Tuesday, September 16, 2014 - 11:23
Unions, MPs work on jobs deal for people with disabilities
The Cabinet is planning to increase the number of jobs for people with disabilities with 100,000 up to 2026. The plan is now being contested by employers and employees, who want a more broad definition of the disability employment regulation, BNR reports. The Cabinet plans are aimed at people who are not able to earn the lawful minimum wage. Employers and employees are now arguing that higher-educated individuals with disabilities may be left out of the plan. Labour union presidents Hans de Boer of VNO-NCW and Ton Heerts of FNV believe that the agreements made with social partners and State Secretary Jetta Klijnsma of Social Affairs may leave out these higher-educated individuals.
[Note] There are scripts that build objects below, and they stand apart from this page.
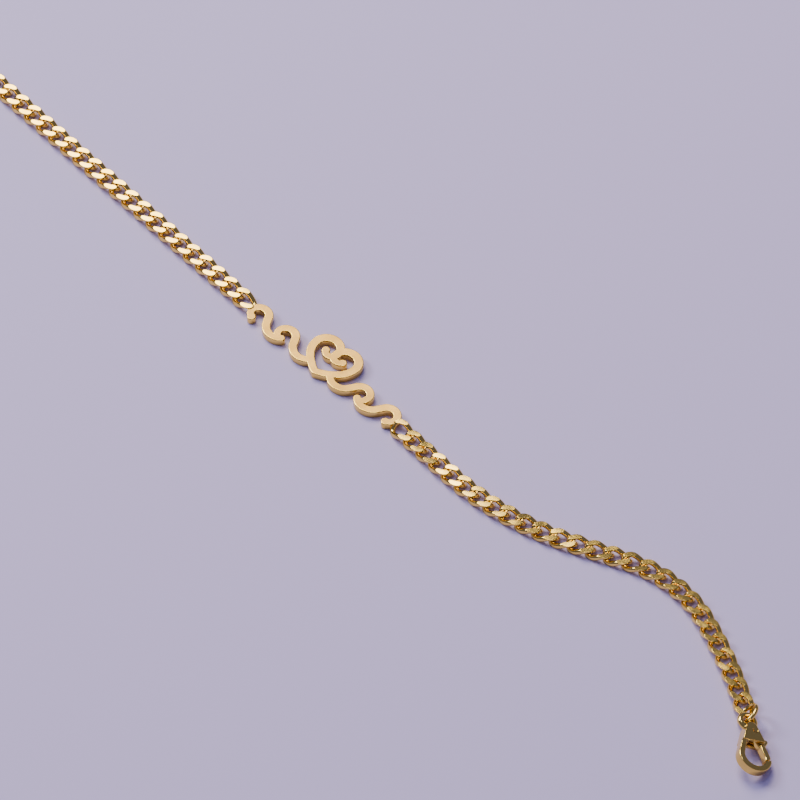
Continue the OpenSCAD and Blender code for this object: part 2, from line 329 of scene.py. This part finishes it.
# each row: length as a share of the stroke's height, turn in degrees, width at its end
HEART_ROWS = [
    (0.46, 28, 1.06),    # flank
    (0.34, 40, 1.14),    # side
    (0.40, 92, 1.12),    # lobe, up to its crest
    (0.40, 92, 1.02),    # lobe, down to the cleft
    (0.32, 152, 0.82)]   # curl inside the lobe
WAVE_ROWS = [
    (0.52, 67, 0.98),    # trough
    (0.40, 45, 1.06),    # up out of the trough
    (0.27, 0, 1.08),     # back
    (0.60, -106, 1.00),  # crest
    (0.50, -100, 0.90),  # curl
    (0.08, -12, 0.88)]   # its end
ARC_STEP = 3.0           # degrees between two stations of a stroke
DISC_SIDES = 72
SAME_SPOT = 0.004 * MM                   # outline corners this near are one
ALMOST_STRAIGHT = math.radians(1.0)      # outline corners that turn by less are dropped
RIM = 0.10 * MM          # how far the sawn rims are rounded over
CHAMPAGNE, CHAMPAGNE_DEEP = "#E2BA68", "#CA9C4C"
SATIN_FINE, SATIN_COARSE = 0.42, 0.52                   # roughness
CLOUD_SIZE = 2.5 * MM
GRAIN_SIZE, GRAIN_DEPTH, GRAIN_STRENGTH = 0.16 * MM, 0.02 * MM, 0.30

satin, tree, shader = material("satin_gold_plate")
# gold plate over a fine blasted grain: a pale even glow in place of a mirror. Real
# grain is finer than 0.16 mm, and is drawn as coarse as that so that it shows.
place = add(tree, "TexCoord").outputs["Object"]
cloud = add(tree, "TexNoise", {"Vector": place, "Scale": 1 / CLOUD_SIZE, "Detail": 4.0})
grain = add(tree, "TexNoise", {"Vector": place, "Scale": 1 / GRAIN_SIZE, "Detail": 2.0})
both = add(tree, "Math", {0: cloud.outputs["Fac"], 1: grain.outputs["Fac"]}, operation="MULTIPLY")
tone = add(tree, "Mix", {"Factor": both.outputs["Value"]}, data_type="RGBA")
tone.inputs["A"].default_value = colour(CHAMPAGNE)
tone.inputs["B"].default_value = colour(CHAMPAGNE_DEEP)
rough = add(tree, "MapRange", {"Value": cloud.outputs["Fac"],
                               "From Min": NOISE_LOW, "From Max": NOISE_HIGH,
                               "To Min": SATIN_FINE, "To Max": SATIN_COARSE})
bump = add(tree, "Bump", {"Height": grain.outputs["Fac"], "Strength": GRAIN_STRENGTH,
                          "Distance": GRAIN_DEPTH})
tree.links.new(tone.outputs["Result"], shader.inputs["Base Color"])
tree.links.new(rough.outputs["Result"], shader.inputs["Roughness"])
tree.links.new(bump.outputs["Normal"], shader.inputs["Normal"])
shader.inputs["Metallic"].default_value = 1.0


def stroke_line(start, heading, rows, height):
    """The stations of a scroll stroke, [x, y, width], walked along its rows of arcs."""
    spot, heading, width = Vector(start), math.radians(heading), START_W
    line = [(spot.x, spot.y, width * STROKE_W)]
    for share, turn, end_width in rows:
        steps = max(2, math.ceil(abs(turn) / ARC_STEP))
        arc = math.radians(turn) / steps
        chord = share * height / steps * (math.sin(arc / 2) / (arc / 2) if turn else 1.0)
        for k in range(1, steps + 1):
            spot = spot + Vector((math.cos(heading + arc / 2), math.sin(heading + arc / 2))) * chord
            heading += arc
            line.append((spot.x, spot.y, (width + (end_width - width) * k / steps) * STROKE_W))
        width = end_width
    return line


def draw_stroke(bm, line):
    """A flat band along a stroke's stations, with a disc at its start and a ball at its end."""
    sides = []
    for i, (x, y, width) in enumerate(line):
        before, after = line[max(i - 1, 0)], line[min(i + 1, len(line) - 1)]
        across = Vector((before[1] - after[1], after[0] - before[0], 0)).normalized() * width / 2
        sides.append([bm.verts.new(Vector((x, y, 0)) + across),
                      bm.verts.new(Vector((x, y, 0)) - across)])
    for (a, b), (c, d) in zip(sides, sides[1:]):
        bm.faces.new((a, b, d, c))
    for (x, y, width), round_d in ((line[0], line[0][2]), (line[-1], BALL * STROKE_W)):
        bmesh.ops.create_circle(bm, cap_ends=True, segments=DISC_SIDES, radius=round_d / 2,
                                matrix=Matrix.Translation((x, y, 0)))


def merge_flat(bm):
    """Makes one flat outline of all the bands and discs that lie over each other."""
    bm.normal_update()
    bm.verts.index_update()
    rings = [[v.index for v in (f.verts if f.normal.z > 0 else reversed(f.verts))]
             for f in bm.faces]
    corners = [v.co.xy / MM for v in bm.verts]
    inside_only, near = 1, 1e-4      # near is in mm, as the corners are
    spots, _, faces, _, _, sources = delaunay_2d_cdt(corners, [], rings, inside_only, near)
    bm.clear()
    verts = [bm.verts.new((p.x * MM, p.y * MM, 0)) for p in spots]
    for ring, source in zip(faces, sources):
        if source:      # a piece of some band or disc, and not of the open ground between them
            bm.faces.new([verts[i] for i in ring])
    bmesh.ops.remove_doubles(bm, verts=bm.verts[:], dist=SAME_SPOT)
    bmesh.ops.dissolve_limit(bm, angle_limit=ALMOST_STRAIGHT, verts=bm.verts[:], edges=bm.edges[:])


def is_level(face):
    """Whether a face lies in the plate's front or back."""
    level = 0.999
    return abs(face.normal.z) > level


def is_rim(edge):
    """Whether an edge runs between the plate's front or back and its sawn wall."""
    levels = [is_level(f) for f in edge.link_faces]
    return len(levels) == 2 and levels[0] != levels[1]


waves = [stroke_line(((WAVE_START[0] + i * WAVE_PITCH) * LOW_H, WAVE_START[1] * LOW_H),
                     WAVE_HEADING, WAVE_ROWS, LOW_H) for i in range(WAVES)]
fit_x = (PLATE_L - STROKE_W) / 2 / max(x for x, y, width in waves[-1])
bm = bmesh.new()
for line in [stroke_line((0, 0), HEART_HEADING, HEART_ROWS, TALL_H)] + waves:
    draw_stroke(bm, [(x * fit_x, y, width) for x, y, width in line])
bmesh.ops.mirror(bm, geom=bm.verts[:] + bm.edges[:] + bm.faces[:], axis="X", merge_dist=0)
merge_flat(bm)
lifted = bmesh.ops.extrude_face_region(bm, geom=bm.faces[:])["geom"]
bmesh.ops.translate(bm, verts=[g for g in lifted if isinstance(g, bmesh.types.BMVert)],
                    vec=(0, 0, PLATE_T))
bmesh.ops.recalc_face_normals(bm, faces=bm.faces[:])
bmesh.ops.bevel(bm, geom=[e for e in bm.edges if is_rim(e)], offset=RIM, affect="EDGES",
                segments=3, profile=0.5, material=-1, clamp_overlap=False)
bm.normal_update()
for f in bm.faces:
    f.smooth = True
    f.material_index = 1 if is_level(f) else 0
for row in places.values():
    (first, heading), (second, _) = row[:2]
    lay_links(bm, [(first * 2 - second, heading)])      # the soldered link, one pitch nearer
plate = show(bm, "scroll_plate", [gold, satin])
polish(plate)
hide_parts("nameplate")
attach(plate, "bracelet")

# ==== Clasp ====
# A small lobster clasp, cast in brass, tumbled and gold plated: a body with eye and
# hook, and a sprung lever on a pin. Its outward corners are softly rounded.
CAST_EDGE = 0.13 * MM          # how far a tumbled corner is rounded over
CORNER = math.radians(28)      # edges that turn by more than this are corners
SMOOTH = math.radians(0.5)     # and by less than this, no edges at all
MESH_WELD = 0.001 * MM         # joins the CAD mesh's loose triangles


def tumbled(node, name, body):
    """A cast piece: the CAD solid with its outward corners rounded over."""
    bm = bmesh.new()
    bm.from_mesh(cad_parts[node].data)
    bmesh.ops.remove_doubles(bm, verts=bm.verts[:], dist=MESH_WELD)
    bmesh.ops.dissolve_limit(bm, angle_limit=SMOOTH, verts=bm.verts[:], edges=bm.edges[:])
    sharp = [e for e in bm.edges
             if e.is_manifold and e.is_convex and e.calc_face_angle() > CORNER]
    bmesh.ops.bevel(bm, geom=sharp, offset=CAST_EDGE, affect="EDGES", segments=3, profile=0.5,
                    material=-1, clamp_overlap=False)
    for f in bm.faces:
        f.smooth = True
    piece = show(bm, name, [gold])
    polish(piece)
    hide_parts(node)
    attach(piece, body)


tumbled("clasp_body", "clasp_casting", "bracelet")
tumbled("clasp_lever", "clasp_latch", "lever")

# ==== Rings and pin ====
# Two jump rings bent of round wire, and the lever's plain pin, in the same polished
# gold plate. They keep the CAD's own meshes.
for node in ("clasp_pin", "clasp_ring", "end_ring"):
    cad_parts[node].data.materials.clear()
    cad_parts[node].data.materials.append(gold)
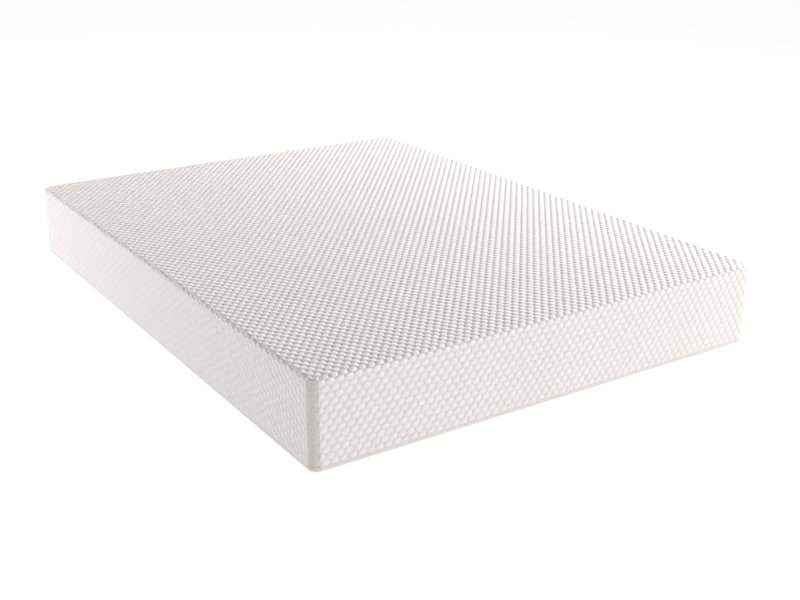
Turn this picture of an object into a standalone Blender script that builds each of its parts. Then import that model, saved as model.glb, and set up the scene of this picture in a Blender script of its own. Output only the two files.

MP for the PvdA, John Kerstens, agrees that the number of jobs for disabled people have to increase. A Parliament majority of VVD, PvdA, CDA and D66 are open to discuss the issue. Pieter Heerma of the CDA and Steven van Weyenberg of the D66 are not yet on board. Klijnsma will introduce a measure that would obligate companies to reserve a quota of five percent for employing disabled individuals. The companies will be fined if they fail to do so. This measure will be imposed if the agreed number of jobs is not reached by 2026. Experts predict that employers will rather pay the fine than to take on employees with disabilities, BNR writes.